Daarom vraag ik of de Raad van State eens kan kijken naar dit voorstel. U zult het ongetwijfeld met mij eens zijn dat je zo veel mogelijk barrières moet opwerpen om grondrechten aan te tasten. Dat geldt ook voor u als parlementariër; u zou daar zeer terughoudend mee moeten omgaan. Het is goed om in deze wet, die jaren mee kan en die, als dat nodig is, misschien over tien jaar weer eens uit de kast wordt gehaald, zo hoog mogelijke barrières te vinden om dergelijke vergaande maatregelen te treffen.

De heer Nicolaï (PvdD):

Ik ben het wat dat betreft helemaal met de heer Raven eens. Maar als ik voorstellen doe, probeer ik wel binnen de Grondwet te blijven. Als de Grondwet zegt dat er bij een gewone meerderheid over wetten wordt gestemd, dan zie ik niet hoe we de mogelijkheid zouden hebben om een gekwalificeerde meerderheid in de wet in te voeren.
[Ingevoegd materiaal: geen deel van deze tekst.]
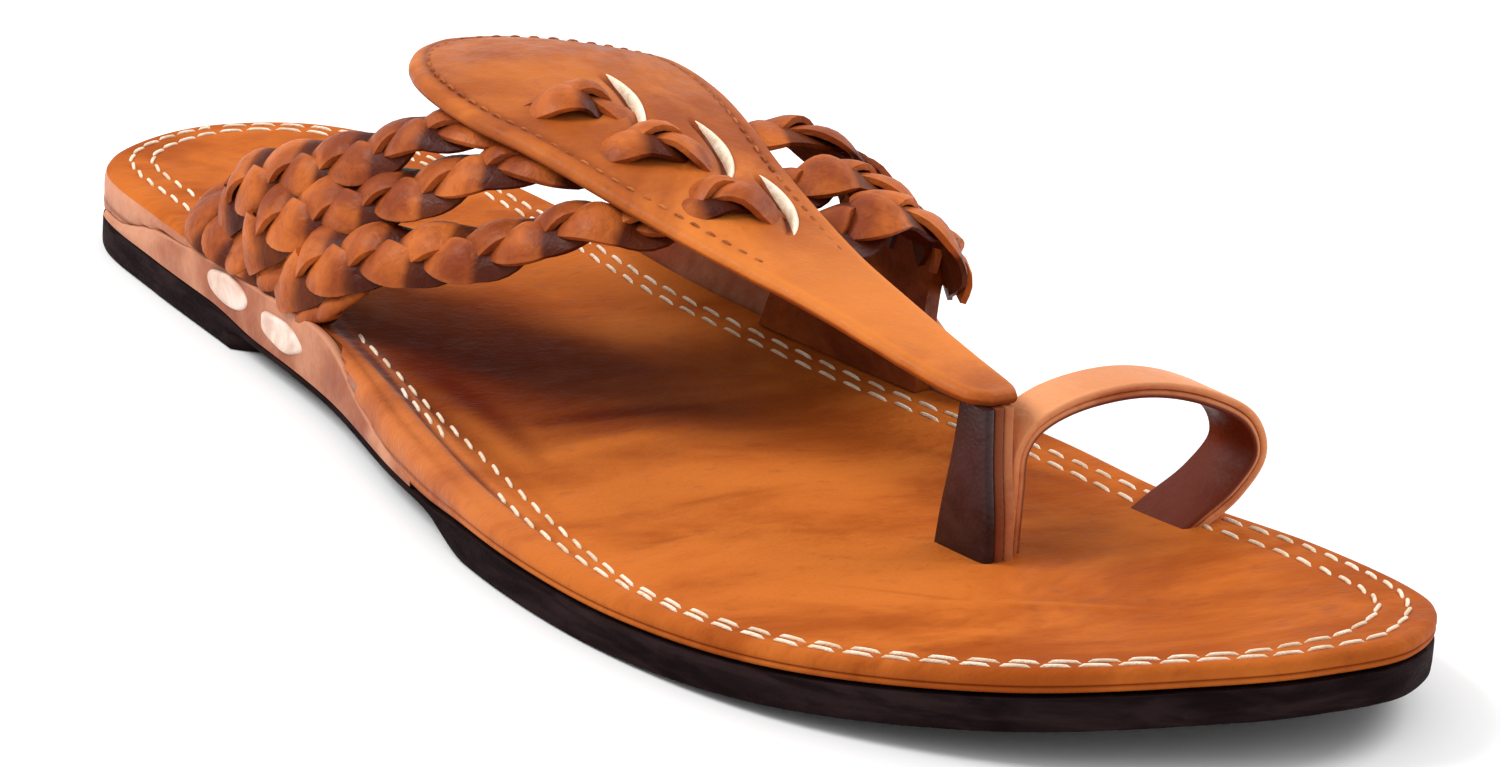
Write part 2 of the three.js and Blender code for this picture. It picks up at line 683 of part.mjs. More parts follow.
// Materials
const finish = (colour, roughness, metalness = 0) => (
  new THREE.MeshStandardMaterial({ color: colour, roughness, metalness }));
const leather = { colour: '#b8652a', roughness: 0.5 };
const sideLeather = { colour: '#b9785a', roughness: 0.6 };
const blackRubber = { colour: '#241a1a', roughness: 0.75 };
const rawhide = { colour: '#ddc6ba', roughness: 0.6 };
const darkLeather = { colour: '#3a1a14', roughness: 0.3 };

const group = new THREE.Group();
function piece(name, geometry, { colour, roughness }) {
  const mesh = new THREE.Mesh(geometry, finish(colour, roughness));
  mesh.name = name;
  group.add(mesh);
}

// The sole
piece('outsole', outsoleGeometry(), blackRubber);
piece('heel_lift', heelLiftGeometry(), blackRubber);
const panelRoom = solid(panelGeometry('little', fit)).add(solid(panelGeometry('big', fit)));
const midsole = solid(layer([
  { inset: edgeBevel, height: midsoleBottom },
  { inset: edgeBevel, height: midsoleTop },
]));
piece('midsole', geometryOf(midsole.subtract(panelRoom)), leather);
const insole = solid(layer([
  { inset: edgeBevel, height: insoleBottom },
  ...RIM.map(({ inset, share }) => ({
    inset: inset * rimRound,
    height: (x) => insoleBottom(x) + share * insoleThickness,
  })),
]));
const slots = solid(postGeometry(fit)).add(solid(ringGeometry(fit)));
piece('insole', geometryOf(insole.subtract(panelRoom).subtract(slots)), leather);

// The side panels and their plugs
for (const { side, along } of DISC_PLACES) {
  const windows = along.map((share) => solid(discGeometry(side, share, fit)));
  const panel = windows.reduce((body, window) => body.subtract(window), solid(panelGeometry(side, 0)));
  piece(`side_panel_${side}_toe_side`, geometryOf(panel), sideLeather);
  along.forEach((share, i) => {
    piece(`rawhide_disc_${side}_${i + 1}`, geometryOf(solid(discGeometry(side, share, 0))), rawhide);
  });
}

// The upper
const lines = PLAITS.map(plaitLine);
const plaits = lines.map((line) => plait(line, plaitWidth, plaitThickness, plaitPitch));
const edgePlait = plait(edgePlaitLine(), edgePlaitWidth, edgePlaitThickness, plaitPitch);
const straps = [...plaits, edgePlait, solid(wallGeometry())].reduce((all, body) => all.add(body));
piece('braided_straps', outerSkin(straps), leather);
const rooms = lines.map(plaitRoom);
const vamp = rooms.reduce((body, room) => body.subtract(room), solid(vampSheet()));
piece('vamp', geometryOf(vamp), leather);
piece('toe_post', postGeometry(0), darkLeather);
piece('toe_ring', ringGeometry(0), leather);

// The origin is under the middle of the sandal, on the ground
const box = new THREE.Box3().setFromObject(group);
const middle = box.getCenter(new THREE.Vector3());
group.position.set(-middle.x, -middle.y, -box.min.z);

export default group;
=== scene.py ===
# %% [markdown]
# A kolhapuri sandal for the right foot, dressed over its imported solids.
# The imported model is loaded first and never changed. Every piece made below stands for one or
# more of its nodes, in the same place and at the same size, or is thread or a cut edge on one.
# All lengths in this lesson are millimetres, measured from the back of the heel, and one helper
# turns them into the frame's metres.

# %% The frame
import math
import random

import bmesh
import bpy
import numpy as np
from mathutils import Matrix, Vector


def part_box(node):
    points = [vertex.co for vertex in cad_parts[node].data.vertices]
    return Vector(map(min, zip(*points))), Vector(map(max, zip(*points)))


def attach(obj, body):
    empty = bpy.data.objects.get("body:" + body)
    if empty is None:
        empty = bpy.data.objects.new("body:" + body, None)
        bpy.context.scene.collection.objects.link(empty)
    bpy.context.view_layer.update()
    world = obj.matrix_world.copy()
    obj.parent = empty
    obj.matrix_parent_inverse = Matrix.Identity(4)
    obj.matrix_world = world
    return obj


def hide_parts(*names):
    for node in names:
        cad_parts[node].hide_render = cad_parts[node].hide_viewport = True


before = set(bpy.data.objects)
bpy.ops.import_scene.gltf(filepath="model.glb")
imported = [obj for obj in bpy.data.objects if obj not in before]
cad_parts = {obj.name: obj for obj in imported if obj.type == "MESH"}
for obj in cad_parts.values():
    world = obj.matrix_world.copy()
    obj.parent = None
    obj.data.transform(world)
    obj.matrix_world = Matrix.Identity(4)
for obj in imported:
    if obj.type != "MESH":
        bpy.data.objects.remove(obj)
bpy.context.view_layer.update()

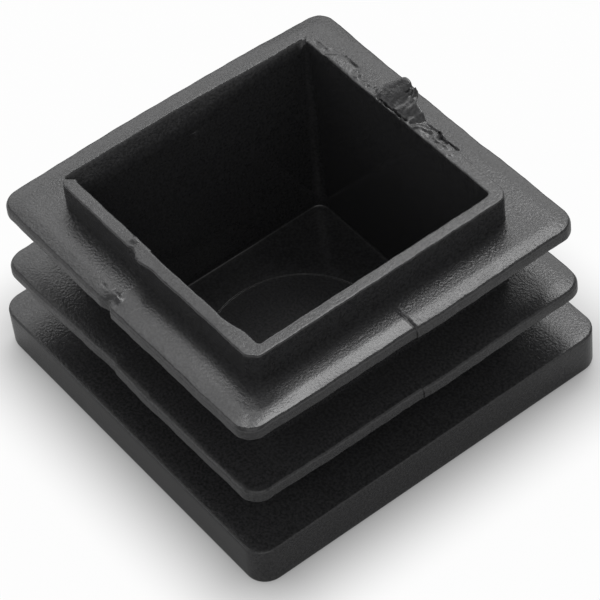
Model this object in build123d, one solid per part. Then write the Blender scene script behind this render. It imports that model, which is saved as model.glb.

Dan zou de heer Raven moeten voorstellen om te kijken of we, via de commissie van Binnenlandse Zaken, een debat kunnen wijden aan het mogelijk wijzigen van de Grondwet. Maar als Eerste Kamer kan dat pas in de tweede lijn, want we hebben geen initiatiefrecht. Ik snap de redeneringen van de heer Raven en waar hij naartoe wil, maar als dat juridisch onmogelijk is, dan vraagt hij eigenlijk ook onmogelijke dingen aan de minister. Dat wilde ik nog wel even zeggen.

De heer Raven (OSF):

Ik denk niet dat het onmogelijk is. Niks is onmogelijk. Ze schieten karren naar Mars en ze zeggen tegen dat apparaat: raap een steentje op en zeg wat erin zit. Dus niks is onmogelijk. Ook de Grondwet kan gewijzigd worden als dat noodzakelijk zou zijn. Daar is helemaal geen probleem over, alleen duurt het wat langer. Noodwetgeving opzetten van de ene op de andere dag, waarbij de Kamer twee keer in een week moet komen vergaderen, was van tevoren ook onmogelijk. Het is allemaal mogelijk. Onder druk wordt alles vloeibaar. Ik zou graag willen weten welke technische consequenties het heeft. Ik ben een jurist van de straat, dus ik heb daar helemaal geen verstand van. Ik laat dat liever over aan de Raad van State.

De voorzitter:

Dank u wel, meneer Raven. Wenst een van de leden in de tweede termijn nog het woord? Dat is niet het geval.

Minister, bent u in de gelegenheid om direct te reageren op de vragen van de Kamer? U wenst tien minuten schorsing. Dan schors ik tot 20.35 uur.